Em 1982, por outro lado, o torneio foi realizado na Espanha, e apenas uma vez um time não europeu havia vencido uma Copa no Velho Continente, - o time de Didi, Pelé e Garrincha em 1958, contra a Suécia - feito que se sustenta até hoje. O Brasil já era a maior potência do futebol mundial, tendo revolucionado o esporte décadas antes com a genialidade e improvisação dos seus jogadores. A Jules Rimet já era nossa em definitivo, ainda não tinha sido roubada e apenas 12 anos nos separavam de 1970. Jogos inter-continentais já eram transmitidos a cores para o mundo todo, com direito a replay e assinatura do goleador na tela.
Os três gols de Paolo Rossi ficaram entalados na garganta por anos, mas foram digeridos. Já o Maracanazzo destruiu o moral de um país inteiro e estigmatizou para sempre uma geração de craques. No primeiro caso, sofremos uma derrota doída demais, mas é possível superar tal dor - como o fizemos. O rótulo de tragédia cabe ao segundo, e nessas ocasiões dificilmente temos sobreviventes.
A geração de 82 seguiu em frente. Cerezo, o do passe errado, e Telê, o do pé-frio, sofreram por algum tempo, mas deram a volta por cima dez ano depois no São Paulo; Júnior conquistou mais dois títulos brasileiros pelo Flamengo; Zico inventou o futebol japonês e virou técnico de sucesso; Sócrates até hoje é considerado o maior jogador da história do Corinthians, e assim por diante. Mesmo não sendo campeão, aquele time é reverenciado por todos. A redenção veio para a geração de 82, mas não para a de 50.
São poucos hoje os que se lembram da escalação do dia do Maracanazzo. Só Barbosa continua na lembrança, pelo erro que supostamente cometeu no segundo gol uruguaio. O engraçado é que poquíssimas pessoas viram o lance, já que a imagem gravada foi feita de trás do gol, o que não permite que se veja direito o que aconteceu - muitos dizem, inclusive, que Barbosa fez o certo em fechar o cruzamento e que o chute direto de Ghiggia era impovável. Nada disso fez diferença pois precisava-se de um culpado, e o goleiro negro do Vasco foi o escolhido. Morreu em 7 de abril de 2000, na Praia Grande, esquecido e amargurado com a culpa que carregou por quase cinquenta anos.

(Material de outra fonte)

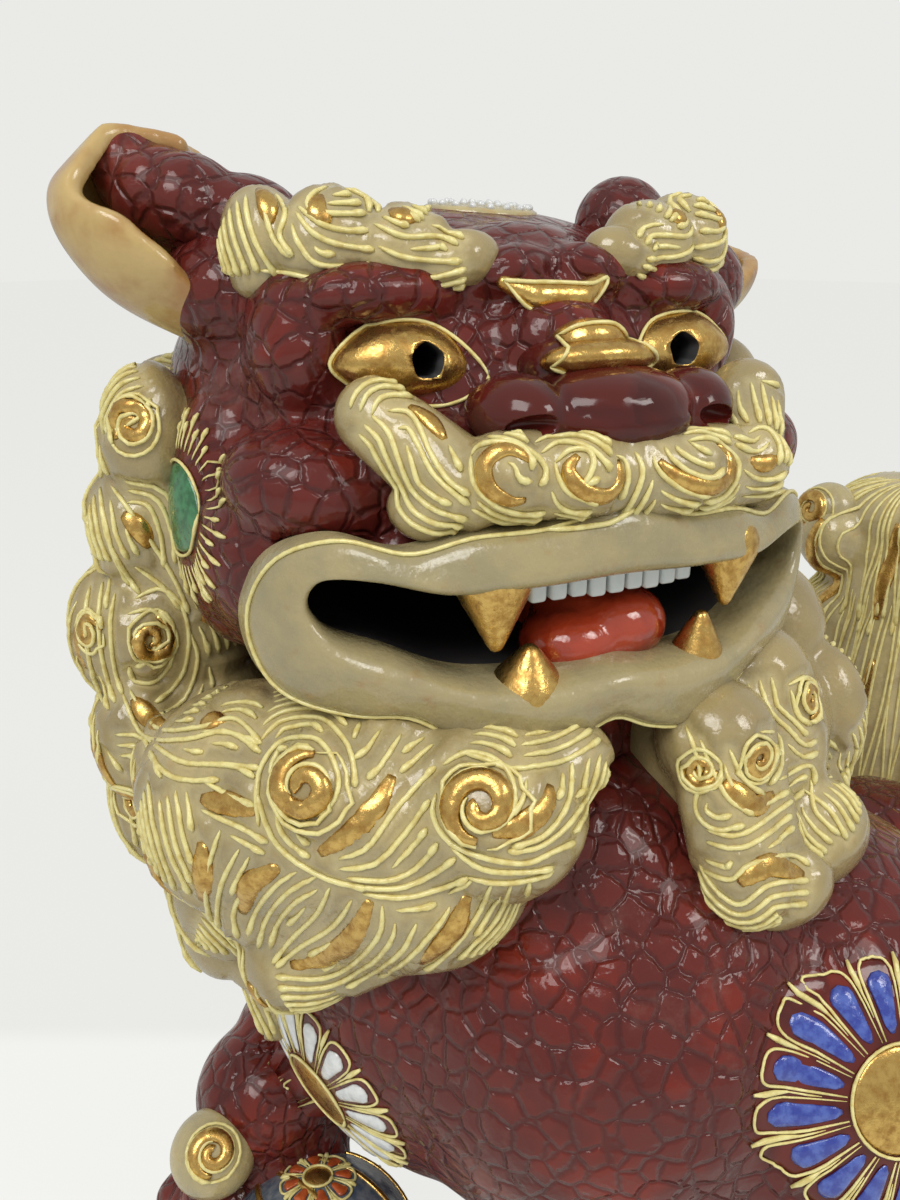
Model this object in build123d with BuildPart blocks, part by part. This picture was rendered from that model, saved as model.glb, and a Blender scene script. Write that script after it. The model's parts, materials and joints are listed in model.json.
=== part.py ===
from build123d import *
import math
import os

os.makedirs("parts", exist_ok=True)

# A glazed porcelain guardian lion, hollow cast and luted together from its castings and
# applied pieces. Lengths are in millimetres and turns in degrees. The body looks along -X,
# its left side is -Y.
# The head is made in its own frame: its left is +X, its face looks along -Y, and its origin
# is midway between the pupils. Lumps of clay are pills: a round bar with domed ends.

# Clay, seats and cuts
clay_wall = 6.0
seat_gap = 0.3
overrun = 30.0
crumb_share = 0.05
seam_turn = (20.0, 0, 35.0)
pill_seam_turn = 35.0

# Driving sizes of the head
brow_span = 100.0
skull_depth = 100.0
face_height = 100.0
eye_height = 235.0
head_turn = -25.0
head_forward = 70.0
head_aside = 8.0

# Driving sizes of the body
body_length = 200.0
stance_width = 200.0
back_height = 130.0

# Head casting, each lump as the places of its two ends and its radius
cranium_shares = ((-0.24, 0.38, -0.10), (0.24, 0.38, -0.10))
cranium_radius = 37.0
occiput_shares = ((-0.22, 0.60, -0.14), (0.22, 0.60, -0.14))
occiput_radius = 35.0
brow_ridge_shares = ((-0.36, 0.21, 0.09), (0.36, 0.21, 0.09))
brow_ridge_radius = 15.0
jaw_shares = ((-0.27, 0.06, -0.47), (0.27, 0.06, -0.47))
jaw_radius = 32.0
jowl_shares = ((-0.28, 0.38, -0.44), (0.28, 0.38, -0.44))
jowl_radius = 31.0

# Mouth and lips
mouth_width = 98.0
mouth_height = 18.0
mouth_at_shares = (0, 0.50, -0.425)
lip_radius = 5.5
lip_proud = 4.5
upper_lip_level_share = -0.285
lower_lip_level_share = -0.595
lip_wrap = 74.0

# Eyes, brows and forehead
eye_shares = ((0.20, 0.035, -0.01), (0.33, 0.055, -0.01))
eye_radius = 7.0
pupil_diameter = 6.0
pupil_at_shares = (0.257, 0, 0)
brow_shares = ((0.21, 0.11, 0.195), (0.44, 0.20, 0.20))
brow_radius = 9.0
crescent_shares = ((-0.07, 0.055, 0.115), (0.07, 0.055, 0.115))
crescent_radius = 2.8
crown_diameter = 24.0
crown_height = 4.0
crown_at_shares = (0, 0.38, 0.27)

# Nose and moustache
nose_shares = ((-0.12, -0.14, -0.08), (0.12, -0.14, -0.08))
nose_radius = 9.0
bridge_shares = ((0, 0.06, -0.05), (0, -0.12, -0.07))
bridge_radius = 9.5
nostril_diameter = 5.5
nostril_at_shares = (0.135, -0.20, -0.085)
nose_cap_shares = ((-0.05, -0.11, -0.01), (0.05, -0.11, -0.01))
nose_cap_radius = 7.5
tuft_shares = ((0.29, -0.04, -0.11), (0.34, -0.09, -0.20))
tuft_radius = 10.0
inner_curl_at_shares = (0.10, -0.27, -0.165)
inner_curl_radius = 7.2
outer_curl_at_shares = (0.235, -0.24, -0.155)
outer_curl_radius = 7.2

# Ears
ear_shares = ((0.46, 0.47, 0.11), (0.67, 0.52, 0.27))
ear_radius = 13.0
ear_scoop_at_shares = (0.64, 0.40, 0.36)
ear_scoop_radius = 13.0
ear_fold_shares = ((0.40, 0.40, 0.20), (0.50, 0.41, 0.30))
ear_fold_radius = 10.0

# Teeth, fangs and tongue
fang_length = 12.0
fang_width = 12.0
fang_tip_share = 0.3
upper_fang_at_shares = (0.25, -0.225, -0.31)
lower_fang_at_shares = (0.20, -0.26, -0.57)
tooth_width = 4.0
tooth_height = 5.0
tooth_depth = 5.0
tooth_gap = 0.3
tooth_count = 8
tooth_row_back_share = -0.19
tongue_shares = ((0.06, -0.09, -0.51), (0.06, 0.22, -0.56))
tongue_radius = 10.0

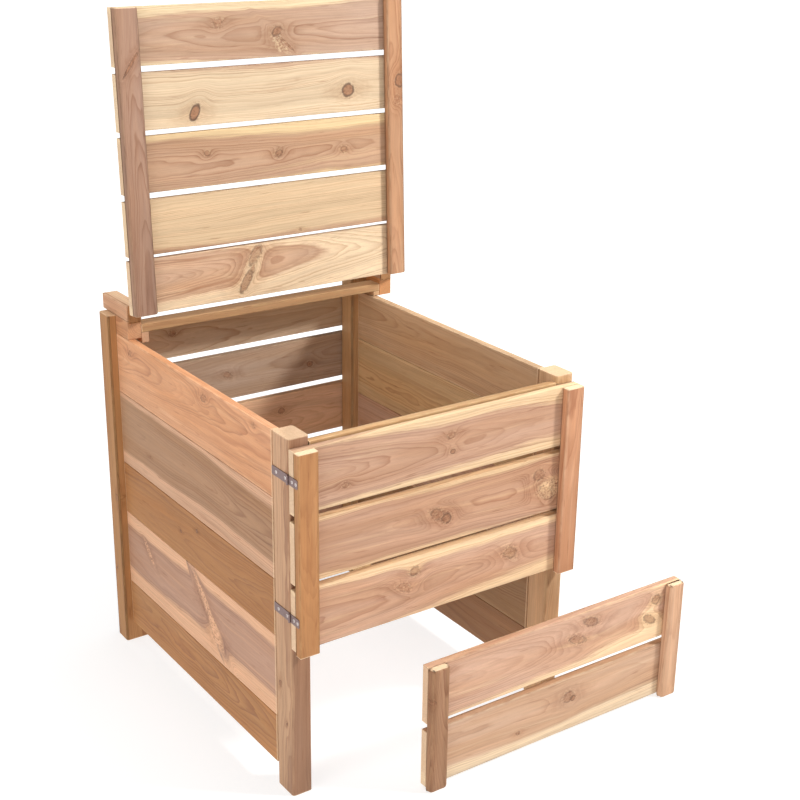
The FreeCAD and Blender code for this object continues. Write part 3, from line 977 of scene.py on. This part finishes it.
# %% Door and lower panel timbers
front_recipes = {
    "door_board_1": (0, 1.6, ("blush", (1, -34), 0.035, 71, 0.22,
        [(-249, -30, 6, 0.15, 0), (16, 22, 8, 0.2, 0), (22, -16, 6, 0.5, 0)])),
    "door_board_2": (0, 1.6, ("blush", (2, -36), -0.03, 76, 0.26,
        [(-16, 2, 14, 0.35, 0.6), (10, -14, 12, 0.55, 0), (268, 26, 13, 0.3, 0),
         (292, -22, 19, 0.2, 0.5, 0.9), (300, -14, 16, -0.3, 0)])),
    "door_board_3": (0, 1.6, ("blush", (-6, -34), 0.04, 72, 0.26,
        [(-72, 36, 11, 0.4, 0), (-100, 4, 12, 0.1, 0.8), (192, 8, 15, 0.25, 0.4)])),
    "door_left_batten": (2, 3.2, ("amber", (10, 60), 0.02, 140, 0.08, [])),
    "door_right_batten": (2, 3.2, ("amber", (-14, 55), 0.02, 130, 0.25, [])),
    "lower_board_1": (0, 1.6, ("blush", (12, -40), 0.05, 84, 0.32,
        [(92, 38, 12, 0.3, 0.8, 1.6), (52, 4, 13, 0.3, 0.9, 1.6), (296, 36, 12, 0.45, 0),
         (280, -12, 14, 0.4, 0.7), (-322, 44, 7, 0.1, 0)])),
    "lower_board_2": (0, 1.6, ("cream", (28, -40), 0.03, 84, 0.32,
        [(34, 18, 14, 0.4, 0), (50, 10, 7, 0.7, 0), (-113, -26, 5, 0.3, 0)])),
    "lower_left_batten": (2, 10.0, ("umber", (16, 38), 0.06, 110, 0.18,
        [(75, -20, 6, 0.3, 0)])),
    "lower_right_batten": (2, 10.0, ("tan", (-10, 40), 0.04, 84, 0.25, [])),
}
# The battens' sawn ends get the full painted end light.
for node, (grain, arris, recipe) in front_recipes.items():
    is_batten = "batten" in node
    make_timber(node, grain, arris, recipe, ease=arris * 0.6 if is_batten else 1.2,
                end_light=1.0 if is_batten else 0.6, outer=IN_FRONT if is_batten else None)
print("door and panel timbers:", len(front_recipes))

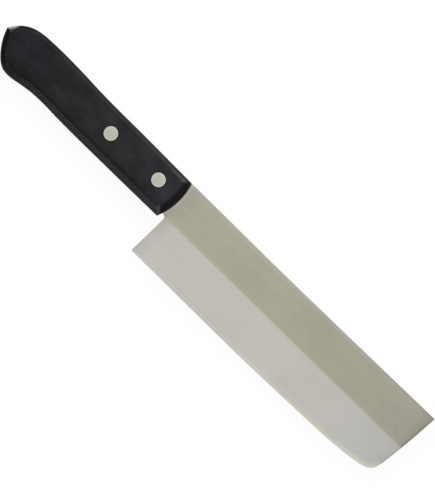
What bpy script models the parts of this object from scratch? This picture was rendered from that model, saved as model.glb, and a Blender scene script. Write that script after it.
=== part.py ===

Vi uma resprise no Globonews alguns anos atrás sobre os trinta anos da derrota de 50. Era impressionante o rancor que os jogadores carregavam daquele jogo, inclusive entre esles próprios. Juvenal, Bigode e Barbosa, os três brasileiros diretamente envolvidos no lance do segindo gol uruguaio, jogavam a culpa um para o outro, como se buscassem a absolvição através da desgraça alheia. E tudo isso três décadas depois! Já há dez dias atrás, no aniversário de 25 anos de Sarriá, o Sportv fez programa semelhante com todos os jogadores de 82. A única mostra de ressentimento veio do Oscar, que disse ter havido excesso de confiança, e de Paulo Isidoro, por ter ficado na reserva. Porém, uma opinião era unânime: todos tinham orgulho de terem participado daquele time. Assim como todos nós também temos.
Fazemos festa pela Seleção de 82, mesmo com a derrota. Mas duvido que daqui três anos, com os 60 anos da tragédia do Maracanã, alguém se lembrará com ternura de Barbosa, Augusto e Juvenal; Bauer, Danilo e Bigode; Friaça, Zizinho, Ademir, Jair e Chico. Para eles, a redenção não veio e a culpa é eterna.